Он был одарен необыкновенною памятью, суждением верным, вкусом утонченным и превосходным. Когда говорил он о политике внешней и отечественной, можно было думать, что слушаешь человека, заматеревшего в государственных делах и пропитанного ежедневным чтением парламентарных прений. Он нажил себе много врагов эпиграммами и колкими насмешками. Они мстили ему клеветою. Я довольно близко и довольно долго знал русского поэта; находил я в нем характер слишком впечатлительный, а иногда легкомысленный, но всегда искренний, благородный и способный к сердечным излияниям. Погрешности его казались плодами обстоятельств, среди которых он жил; все, что было в нем хорошего, вытекало из сердца.

(Перевод Вяземского, находившего, однако, что Мицкевич приписал Пушкину свой интерес к фурьеризму и вообще насытил статью «польско-политическими пряностями»; все это обычные «нарекания западной печати на Россию» – поистине ничто не ново под этой глупою луной на этом глупом небосклоне.)

5

Самое же любопытное совпадение в их биографиях заключалось в том, что оба были, как сказано выше, влюблены в Каролину Собаньску, женщину невероятного обаяния, пленительных форм, многочисленных дарований, высокого роста (повыше, чем Пушкин и даже Мицкевич), державной стати и решительного нрава.
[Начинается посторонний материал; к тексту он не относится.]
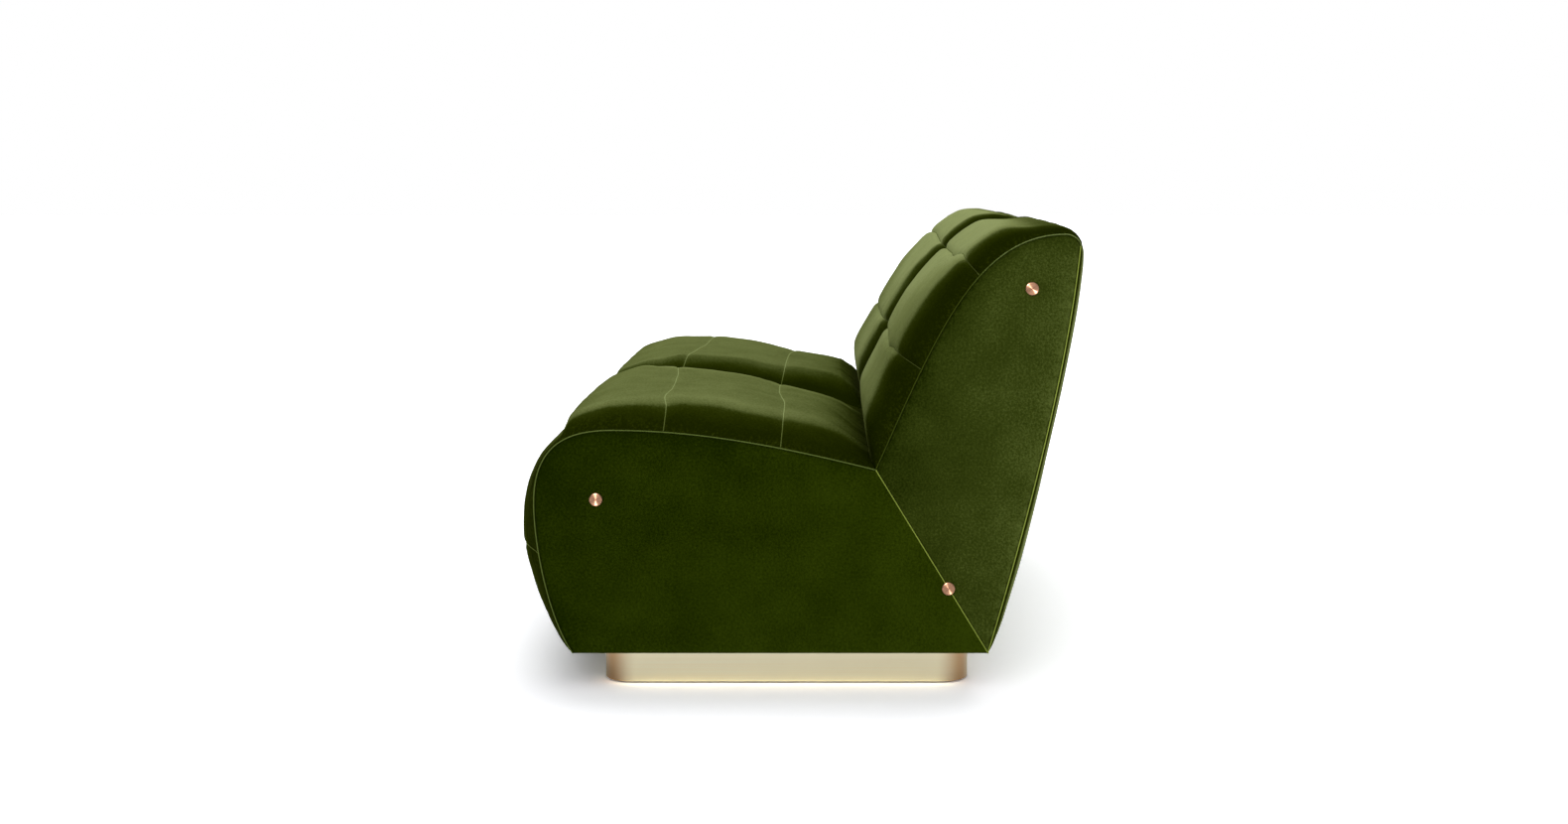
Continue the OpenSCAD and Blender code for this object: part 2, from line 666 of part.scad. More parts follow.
module back_piping_right() { color(piping_green) mirror([1, 0, 0]) piping(back_pipe_frames); }
outside_n = 20;
outside_square = 9;
function outside_rise(v) = sqrt(max(0, 1 - pow(abs(v), outside_square)));
module outside_back_panel() {
    color(velvet) loft([for (f = rear_frames) concat(
        [for (j = [0:outside_n]) let (
            v = -cos(180 * j / outside_n),
            p = f[0] + along(rear_crowns, f[2]) * outside_rise(v) * f[1])
            [cushion_w * v, nose_y + p[0], p[1]]],
        [for (v = [1, -1]) let (p = f[0] - outside_t * f[1]) [cushion_w * v, nose_y + p[0], p[1]]])]);
}

// Fasteners and buttons
module block_bolts() {
    grip = 2 * rail_t + soft_gap;
    color(steel) for (x = bolt_xs) translate([x, 0, 0]) on_joint(bolt_drop)
        translate([0, -rail_t, 0]) rotate([-90, 0, 0]) {
            translate([0, 0, -head_t]) cylinder(d = head_w, h = head_t, $fn = 48);
            cylinder(d = bolt_d, h = grip + nut_t + bolt_out, $fn = 32);
            translate([0, 0, grip]) cylinder(d = nut_w, h = nut_t, $fn = 6);
        }
}
button_dish = 1;
button_edge = 1.2;
module side_buttons() {
    r = button_d / 2;
    color(copper) both_sides() translate([half_w, 0, 0]) at_buttons()
        rotate_extrude($fn = 72) polygon([[0, 0], [r, 0], [r, button_h - button_edge],
            [r - button_edge, button_h], [r - 2 * button_edge, button_h],
            [r / 3, button_h - button_dish], [0, button_h - button_dish]]);
}
stud_out = 3;
module button_studs() {
    len = panel_t + rib_t + nut_t + stud_out;
    color(steel) both_sides() translate([half_w - len, 0, 0]) at_buttons()
        cylinder(d = stud_d, h = len, $fn = 32);
}
module button_nuts() {
    color(steel) both_sides() translate([outer_rib_x - nut_t, 0, 0]) at_buttons() difference() {
        cylinder(d = 2 * stud_d, h = nut_t, $fn = 6);
        translate([0, 0, -over]) cylinder(d = stud_d, h = nut_t + 2 * over, $fn = 32);
    }
}

plinth_shell();
plinth_frame();
plinth_top_board();
plinth_base_board();
floor_glides();
plinth_bolts();
dust_cover();
seat_bottom_boards();
seat_rib_left();
seat_rib_centre();
seat_rib_right();
seat_front_boards();
seat_nose_rails();
seat_rear_rails();
corner_blocks();
seat_webbing();
seat_foam_left();
seat_foam_right();
seat_cushion_left();
seat_cushion_right();
seat_side_panel_left();
seat_side_panel_right();
seat_piping_left();
seat_piping_right();
back_rib_left();
back_rib_centre();
back_rib_right();
back_top_rails();
back_mid_rails();
back_lower_rails();
back_webbing();
back_foam_left();
back_foam_right();
back_cushion_left();
back_cushion_right();
back_side_panel_left();
back_side_panel_right();
back_piping_left();
back_piping_right();
outside_back_panel();
block_bolts();
side_buttons();
button_studs();
button_nuts();
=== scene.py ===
"""Looks of an armless two-seat loveseat: ridged velvet cushions over two bays, velvet side panels with
piping, turned copper buttons and a satin brass plinth. Lengths are in metres, in the part's own frame:
+X is the sitter's left, the front faces -Y and Z is up. Points in the side view are (distance behind
the nose, height over the floor)."""

import json
import math

import bpy
import numpy as np
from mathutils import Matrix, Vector
from mathutils.geometry import delaunay_2d_cdt


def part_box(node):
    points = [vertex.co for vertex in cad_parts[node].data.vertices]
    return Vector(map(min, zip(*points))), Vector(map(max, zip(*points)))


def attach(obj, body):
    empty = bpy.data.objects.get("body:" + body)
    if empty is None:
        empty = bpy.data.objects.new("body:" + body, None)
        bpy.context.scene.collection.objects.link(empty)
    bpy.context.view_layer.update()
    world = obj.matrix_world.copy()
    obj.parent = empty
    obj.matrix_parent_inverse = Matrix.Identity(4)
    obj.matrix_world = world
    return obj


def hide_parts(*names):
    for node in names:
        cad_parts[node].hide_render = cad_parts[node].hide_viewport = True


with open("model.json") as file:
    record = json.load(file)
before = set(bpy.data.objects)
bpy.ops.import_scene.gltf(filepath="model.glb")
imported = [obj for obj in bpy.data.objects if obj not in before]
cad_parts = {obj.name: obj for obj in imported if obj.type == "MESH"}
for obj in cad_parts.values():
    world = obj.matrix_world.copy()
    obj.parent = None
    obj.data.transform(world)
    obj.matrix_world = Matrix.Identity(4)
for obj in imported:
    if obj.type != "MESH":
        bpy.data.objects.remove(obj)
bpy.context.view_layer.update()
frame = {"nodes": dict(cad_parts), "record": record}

# Corners of the side view, as in the solids
TOE = np.array([0.062, 0.065])
NOSE = np.array([0.0, 0.320])
CREST = np.array([0.135, 0.449])
FOLD = np.array([0.577, 0.382])
HEEL = np.array([0.770, 0.065])
TOP = np.array([0.892, 0.777])
EDGE = np.array([0.918, 0.757])

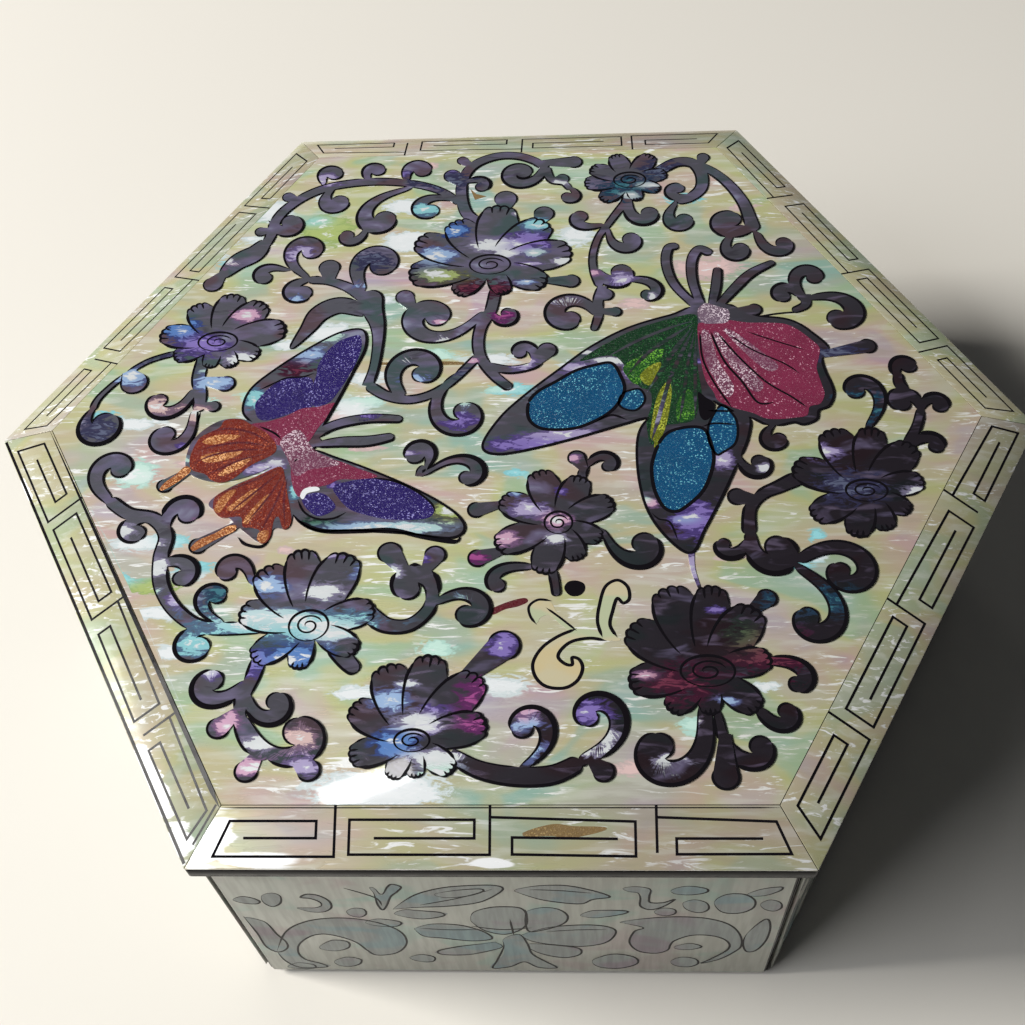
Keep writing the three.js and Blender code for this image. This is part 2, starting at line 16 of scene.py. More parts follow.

Мицкевич посвятил ей одно из лучших стихотворений:

Все чувства как в огне; все мысли как во мгле:
То гнев проводит вдруг мне складки на челе,
То тихая печаль задумчивость приманит,
То сожаление слезою взор туманит —
И ты бежишь меня, чужда моей борьбе,
Или скучать со мной не хочется тебе…
Не знаешь ты меня: так страсть меня измяла.
Нет, в глубь души моей ты загляни сначала…
. . . . . . . . . . . . . . . . . . . . . . . .
Но что же если бы твой подданный вдруг стал
Властителем твоим? Чего бы пожелал,
Что повелел бы он?.. Ты вправе рассмеяться…
Хоть гордость не велит, но надобно сознаться:
Он пожелал бы быть всегда твоим слугой —
И не было, и нет в нем прихоти другой.

Пушкин вписал в ее альбом едва ли не самый глубокий и меланхолический шедевр своей лирики – «Что в имени тебе моем»; он может, пожалуй, соперничать лишь с посвящением другой польской красавице – «Храни меня, мой талисман», адресованным Елизавете Ксаверьевне Воронцовой.